Tidak adanya patokan yang tegas dari Bapepam ini membingungkan investor. ”Lo, Bapepam kan regulator. Seharusnya segera merumuskan apa yang dimaksud dengan nilai wajar itu,” kata Satino, Wakil Ketua Asosiasi Dana Pensiun.
Dana Pensiun, kata Satino, akhirnya enggan menggunakan jasa manajer investasi. Mereka terpaksa menggunakan harga transaksi terakhir di Bursa Efek Surabaya, walau itu pun tak selalu sesuai dengan nilai pasar sebenarnya. ”Hanya itu yang bisa dipertanggungjawabkan ke akuntan publik.”
Ketua Bapepam awal November lalu berjanji akan menyempurnakan aturan yang mewajibkan penggunaan metode itu dalam waktu dua minggu. Nyatanya, hingga menjelang akhir tahun, rencana penyempurnaan itu tak terdengar lagi kabarnya. Tidak jadi? ”Tidak, kami sedang berfokus pada permasalahan yang jauh lebih besar, yakni mempersiapkan pasar sekunder,” tuturnya.

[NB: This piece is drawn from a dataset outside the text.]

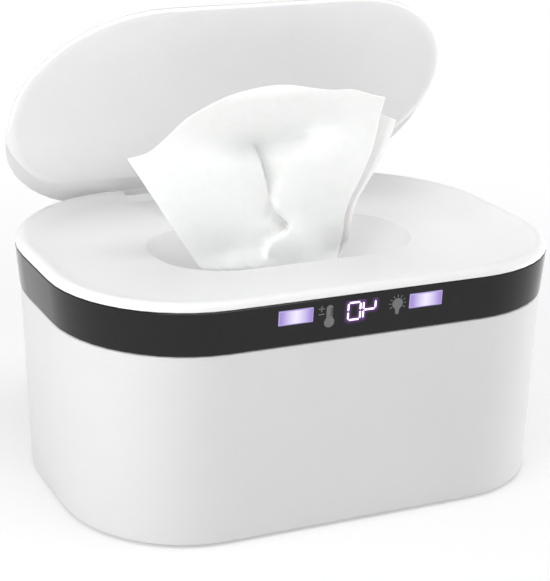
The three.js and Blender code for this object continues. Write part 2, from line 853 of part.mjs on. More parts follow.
// A silicone mouth: a flange on the bowl's floor, a plug through it and a soft slot for the wipe
function dispensingSeal() {
  const flangeZ = bowlFloorZ + fitGap;
  const plugLength = mouthLength - fitGap * 2;
  const plugDepth = mouthDepth - fitGap * 2;
  const lip = sealThickness;
  return loft(
    [
      ovalRing(plugLength, plugDepth, flangeZ),
      ovalRing(mouthLength + sealFlange * 2, mouthDepth + sealFlange * 2, flangeZ),
      ovalRing(mouthLength + sealFlange * 2 - lip, mouthDepth + sealFlange * 2 - lip, flangeZ + sealThickness),
      ovalRing(mouthLength - lip, mouthDepth - lip, flangeZ + sealThickness),
      ovalRing(sealSlotLength + lip * 2, sealSlotDepth + lip * 2, flangeZ + lip * 0.5),
      ovalRing(sealSlotLength, sealSlotDepth, flangeZ - lip * 0.5),
      ovalRing(sealSlotLength + lip, sealSlotDepth + lip, flangeZ - lip),
      ovalRing(plugLength - lip * 2, plugDepth - lip * 2, flangeZ - lip * 0.3),
      ovalRing(plugLength - lip * 2, plugDepth - lip * 2, flangeZ - deckThickness - sealPlugDepth),
      ovalRing(plugLength, plugDepth, flangeZ - deckThickness - sealPlugDepth),
    ],
    true,
  );
}

// The wipe that stands in the bowl: a sheet that gathers to the slot and fans out above it. The
// shares say how far up each row lies and how the sheet's width opens on the way.
function popUpWipe() {
  const lipZ = deckFloorZ - bowlDepth / 2;
  const neckZ = bowlFloorZ + fitGap + sealThickness + fitGap;
  const neckShare = (neckZ - wipeFootZ) / (wipeTopZ - wipeFootZ);
  const widthAt = (share) => {
    const z = Math.max(THREE.MathUtils.lerp(wipeFootZ, wipeTopZ, share), neckZ);
    return z < lipZ
      ? THREE.MathUtils.mapLinear(z, neckZ, lipZ, wipeFootWidth, wipeLipWidth)
      : THREE.MathUtils.mapLinear(z, lipZ, wipeTopZ, wipeLipWidth, wipeTopWidth);
  };
  const pleatShares = [0.9, 1.7, 2.6];
  const point = (across, share) => {
    const drop =
      across < 0
        ? wipeCornerDropLeft * across ** 2
        : wipeCornerDropRight * across ** 2;
    const above = Math.max(0, (share - neckShare) / (1 - neckShare));
    const z = THREE.MathUtils.lerp(wipeFootZ, wipeTopZ, share) - drop * above;
    const x = wipeLeanX * above ** 0.3 + (across * widthAt(share)) / 2;
    const open = 0.3 + 0.7 * share;
    const wave = pleatShares.reduce(
      (sum, rate, k) => sum + Math.cos(across * Math.PI * rate + k + share * rate) / (k + 1.5),
      0,
    );
    const foot = THREE.MathUtils.smoothstep(share, neckShare, neckShare * 4);
    return new THREE.Vector3(x, bowlCentreY + foot * (wave * wipePleat * open + wipeCentreY - bowlCentreY), z);
  };
  const rings = [];
  for (let row = 0; row <= wipeRows; row += 1) {
    const share = row === 0 ? 0 : THREE.MathUtils.mapLinear(row, 1, wipeRows, neckShare, 1);
    const near = [];
    const far = [];
    for (let column = 0; column <= wipeColumns; column += 1) {
      const across = (column / wipeColumns) * 2 - 1;
      const p = point(across, share);
      const half = wipeThickness / 2;
      near.push(new THREE.Vector3(p.x, p.y - half, p.z));
      far.unshift(new THREE.Vector3(p.x, p.y + half, p.z));
    }
    rings.push([...near, ...far]);
  }
  return sheetSkin(rings);
}

// Like a loft, but each end is closed by joining the two sides of the sheet across its thickness.
function sheetSkin(rings) {
  const count = rings[0].length;
  const positions = rings.flat().flatMap((p) => p.toArray());
  const index = [];
  for (let k = 0; k < rings.length - 1; k += 1) {
    for (let i = 0; i < count; i += 1) {
      const next = (i + 1) % count;
      const low = k * count;
      const high = low + count;
      index.push(low + i, low + next, high + next, low + i, high + next, high + i);
    }
  }
  const last = (rings.length - 1) * count;
  for (let i = 0; i < count / 2 - 1; i += 1) {
    const across = count - 1 - i;
    index.push(i, across, across - 1, i, across - 1, i + 1);
    index.push(last + i, last + across - 1, last + across, last + i, last + i + 1, last + across - 1);
  }
  if (signedVolume(positions, index) < 0) {
    for (let i = 0; i < index.length; i += 3) {
      [index[i + 1], index[i + 2]] = [index[i + 2], index[i + 1]];
    }
  }
  const geometry = new THREE.BufferGeometry();
  geometry.setAttribute("position", new THREE.Float32BufferAttribute(positions, 3));
  geometry.setIndex(index);
  return geometry;
}

addPart(topCover, "cover_deck", whiteShell, coverDeck());
addPart(topCover, "cover_gasket", silicone, coverGasket());
addPart(topCover, "dispensing_seal", silicone, dispensingSeal());
addPart(topCover, "pop_up_wipe", wipeWhite, popUpWipe());
for (const [label, side] of [["left", -1], ["right", 1]]) {
  const outer = halfBarrel + fitGap + knuckleWidth;
  const [x0, x1] = side > 0 ? [outer - pinLength, outer] : [-outer, pinLength - outer];
  addPart(topCover, `hinge_pin_${label}`, steel, rodAlongX(pinRadius, x0, x1, hingeY, hingeZ));
}

// The flip lid, drawn closed in the group's own frame and then swung open about its hinge
const flipLid = new THREE.Group();
flipLid.position.set(0, hingeY, hingeZ);
flipLid.rotation.x = -THREE.MathUtils.degToRad(lidOpenAngle);
const lidClosed = new THREE.Group();
lidClosed.position.set(0, -hingeY, -hingeZ);
flipLid.add(lidClosed);

function lidRing(inset, z) {
  const limit = (lidRearY - lidFrontY) / 2;
  const frontCorner = Math.min(lidFrontCorner, limit) - inset;
  const rearCorner = Math.min(lidRearCorner, limit) - inset;
  const points = outline({
    halfLength: lidLength / 2 - inset,
    front: lidFrontY + inset,
    rear: lidRearY - inset,
    frontCorner: [frontCorner, frontCorner],
    rearCorner: [rearCorner, rearCorner],
  });
  return lift(points, z);
}

// The slopes and the rim round the closed lid, with its clearance added
function rimRoom() {
  return loft([
    floorRing(0, deckFloorZ + lidRimClearance),
    bodyRing(beadWidth, rimTopZ - beadDrop + lidRimClearance),
    bodyRing(beadWidth * 0.6, lidStripZ),
    bodyRing(-rimRoomReach, lidStripZ),
    bodyRing(-rimRoomReach, deckFloorZ - cutOverrun),
  ]);
}

// The lid's outer half, which lies over the rear of the rim when closed, with the hinge's leaf and
// barrel under its rear strip
function lidShell() {
  const seamZ = lidFaceZ + linerHeight + fitGap;
  const body = loft([
    lidRing(0, seamZ),
    lidRing(0, lidTopZ - lidEdgeRadius),
    lidRing(lidEdgeRadius * 0.3, lidTopZ - lidEdgeRadius * 0.3),
    lidRing(lidEdgeRadius, lidTopZ),
    lidRing(lidEdgeRadius * 8, lidTopZ + lidCrown * 0.7),
    lidRing(lidEdgeRadius * 20, lidTopZ + lidCrown),
  ]);
  const barrel = rodAlongX(barrelRadius, -halfBarrel, halfBarrel, hingeY, hingeZ);
  const leaf = block(
    -halfBarrel,
    halfBarrel,
    hingeY - leafThickness / 3,
    hingeY + (leafThickness * 2) / 3,
    hingeZ,
    (seamZ + lidTopZ) / 2,
  );
  const bore = rodAlongX(pinRadius + fitGap, -halfBarrel - cutOverrun, halfBarrel + cutOverrun, hingeY, hingeZ);
  const bushRooms = [-1, 1].map((side) => {
    const inner = halfBarrel - bushLength - fitGap;
    const [x0, x1] = side > 0 ? [inner, halfBarrel + cutOverrun] : [-halfBarrel - cutOverrun, -inner];
    return rodAlongX(bushRadius + fitGap, x0, x1, hingeY, hingeZ);
  });
  return cut(joined(body, barrel, leaf), bore, ...bushRooms);
}

// The lid's inner half, dished and round-edged. It lies inside the rim when closed, and its rear edge
// stops where it would meet the rim as the lid swings open.
function lidLiner() {
  const body = loft([
    lidRing(linerDishReach, lidFaceZ + linerDish),
    lidRing(linerDishReach * 0.7, lidFaceZ + linerDish * 0.7),
    lidRing(linerDishReach * 0.35, lidFaceZ + linerDish * 0.12),
    lidRing(linerEdgeRadius, lidFaceZ),
    lidRing(linerEdgeRadius * 0.3, lidFaceZ + linerEdgeRadius * 0.3),
    lidRing(0, lidFaceZ + linerEdgeRadius),
    lidRing(0, lidFaceZ + linerHeight),
  ]);
  const rearY = hingeY - lidReliefDepth;
  const hingeRoom = block(-bodyLength, bodyLength, rearY, lidRearY + cutOverrun, coverBottomZ, lidTopZ);
  return cut(solid(body), rimRoom(), hingeRoom);
}

addPart(lidClosed, "lid_shell", lidWhite, lidShell());
addPart(lidClosed, "lid_liner", linerGrey, lidLiner());
for (const [label, side] of [["left", -1], ["right", 1]]) {
  const outer = halfBarrel;
  const [x0, x1] = side > 0 ? [outer - bushLength, outer] : [-outer, bushLength - outer];
  const sleeve = cut(
    solid(rodAlongX(bushRadius, x0, x1, hingeY, hingeZ)),
    rodAlongX(pinRadius + fitGap, x0 - cutOverrun, x1 + cutOverrun, hingeY, hingeZ),
  );
  addPart(lidClosed, `friction_bush_${label}`, acetal, sleeve);
}

// The whole object, centred over the origin from front to rear
const group = new THREE.Group();
group.add(base, topCover, flipLid);
group.updateMatrixWorld(true);
const bounds = new THREE.Box3().setFromObject(group, true);
group.position.y = -(bounds.min.y + bounds.max.y) / 2;

export default group;
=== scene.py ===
"""The looks of a baby wipe warmer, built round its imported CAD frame.

Lengths are in metres, in the frame's own axes: X along the body, -Y towards the display and Z up.
Sizes that belong to a CAD node are read from that node's box, so that they follow the frame.
"""

import logging
import math
from collections.abc import Callable, Iterable, Sequence
from dataclasses import dataclass, field
from enum import Enum
from functools import cache

import bmesh
import bpy
from mathutils import Matrix, Vector, noise


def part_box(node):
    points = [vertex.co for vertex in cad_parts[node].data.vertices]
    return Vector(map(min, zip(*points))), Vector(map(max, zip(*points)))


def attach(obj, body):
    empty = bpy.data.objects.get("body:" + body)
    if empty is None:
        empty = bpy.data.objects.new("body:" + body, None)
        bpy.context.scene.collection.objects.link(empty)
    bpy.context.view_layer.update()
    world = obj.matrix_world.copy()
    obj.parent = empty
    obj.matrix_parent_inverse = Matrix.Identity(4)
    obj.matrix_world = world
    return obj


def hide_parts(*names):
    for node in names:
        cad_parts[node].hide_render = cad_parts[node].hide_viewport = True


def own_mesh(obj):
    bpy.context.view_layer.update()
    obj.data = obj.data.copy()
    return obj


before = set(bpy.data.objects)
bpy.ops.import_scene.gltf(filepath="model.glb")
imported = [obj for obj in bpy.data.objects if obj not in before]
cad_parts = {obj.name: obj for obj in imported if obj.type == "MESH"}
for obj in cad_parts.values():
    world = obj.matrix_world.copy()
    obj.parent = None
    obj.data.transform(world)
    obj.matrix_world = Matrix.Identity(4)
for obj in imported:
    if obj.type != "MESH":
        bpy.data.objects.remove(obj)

LOG = logging.getLogger("wipe_warmer")
MM = 0.001
GLOW_ATTRIBUTE = "glow"
SOFT_NODES = ("pop_up_wipe", "wipe_stack", "insulation_pad")

Colour = tuple[float, float, float]
Point = tuple[float, float]
BMesh = bmesh.types.BMesh
Socket = bpy.types.NodeSocket


class Surface(Enum):
    """The kinds of surface detail. Each value names the method of FinishGraph that makes it."""

    MOULDED = "moulded"
    POLISHED = "polished"
    BRUSHED = "brushed"
    CLOTH = "cloth"
    FOAM = "foam"
    RUBBER = "rubber"
    BOARD = "board"
    TRACKS = "tracks"
    LIT_WINDOW = "lit_window"
    LIT_SEGMENT = "lit_segment"
    GLOW = "glow"


@dataclass(frozen=True)
class Finish:
    """One procedural material.

    Args:
        name: the material's name.
        colour: its base colour, linear.
        roughness: the shader's mean roughness.
        surface: the kind of detail it carries.
        metallic: 1 for bare metal.
        specular: how strongly it mirrors at normal view.
        coat: the clear coat's weight.
        sheen: the sheen's weight.
        subsurface: how much light passes under the surface.
        mottle: how far the colour varies, as a share.
        mottle_size: how wide the patches of colour are.
        grain: the depth of the surface's fine relief.
        grain_size: the width of that relief.
        glow: the emission's colour, for lit surfaces.
        glow_strength: the emission's strength.
    """

    name: str
    colour: Colour
    roughness: float
    surface: Surface = Surface.MOULDED
    metallic: float = 0.0
    specular: float = 0.5
    coat: float = 0.0
    sheen: float = 0.0
    subsurface: float = 0.0
    mottle: float = 0.02
    mottle_size: float = 30 * MM
    grain: float = 0.01 * MM
    grain_size: float = 0.5 * MM
    glow: Colour = (0.0, 0.0, 0.0)
    glow_strength: float = 0.0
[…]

Keberadaan pasar itu jauh lebih penting karena 80 persen portofolio reksadana berupa surat utang negara. ”Tanpa pasar sekunder, bagaimana mau marked to market? Kan, juga bingung.”
Pihak pengelola reksadana pun masih belum sepaham. Menurut Presiden Direktur PT Meespierson Finas Investment Management, Izakia Mahdi, sebenarnya aturan Bapepam sudah jelas.
Ada dua cara untuk menentukan nilai pasar wajar. Pertama, jika efeknya aktif diperdagangkan, digunakan harga ter-akhir perdagangan di pasar. Sebaliknya, jika tak aktif, patokannya adalah harga perdagangan pasar yang terakhir atau dibandingkan dengan efek serupa. ”Itu yang disebut marked to market. Jadi, bukan nilai yang dipatok berdasarkan harga beli, yang bunganya di-accrual atau diperhitungan terus setiap hari.”
Karena itu, ia tak bisa menerima alasan Bapepam bahwa penghitungan dengan cara marked to market belum bisa berjalan karena pasar sekundernya belum siap. ”Ah, itu nonsens!” ujarnya.
Penundaan yang berlarut, kata Izakia, bisa menjadi bumerang. ”Jika suatu saat terjadi penarikan dana besar-besaran, bagaimana manajer investasi (yang tidak menggunakan marked to market) bisa membayar kepada nasabahnya?”
Meskipun begitu, Ketua Asosiasi Pengelola Reksadana Indonesia, Adler Manurung, berpendapat, metode itu tak bisa dipaksakan sekarang. Alasannya, pasar belum efisien dan nilai dana yang diinvestasikan melalui reksadana masih kecil. ”Setidaknya butuh waktu 4-5 tahun lagi, baru bisa diterapkan benar-benar.”
Analis pasar Lin Che Wei menilai, langkah Bapepam bisa dimaklumi karena sebagian besar pengelola reksadana tak melaksanakan marked to market. ”Bapepam mungkin khawatir, jika aturan itu langsung diterapkan saat ini, akan banyak sekali yang mati.”
Meski begitu, Bapepam tak bisa lama-lama berpangku tangan. ”Ibarat kanker, harus segera diputuskan kapan mau dioperasi,” kata Lin Che Wei.
Caranya adalah segera mempertegas batas waktu toleransi untuk manajer investasi yang belum melakukan marked to market. Tanpa itu, ”Bisa berbahaya kalau terjadi penarikan dana besar-besaran lagi.”
Apalagi, ia menambahkan, kredibilitas Bapepam dalam hal ini memang sedang dipertaruhkan. Pasalnya, metode itu adalah tren dunia saat ini. Bahkan pengawas pasar modal Amerika Serikat sedang me- lakukan investigasi serius terhadap perusahaan yang tidak menggunakan metode ini.
Jadi, sekarang memang terserah Bapepam bagaimana mengatur reksadana ini. Yang jelas, dana yang dikelola oleh manajer reksadana hingga September tahun lalu sudah mencapai Rp 85,87 triliun atau hampir seperempat total anggaran belanja negara Indonesia. Suatu jumlah yang tidak bisa dianggap enteng jika terjadi penarikan dana besar-besaran oleh para investor reksadana.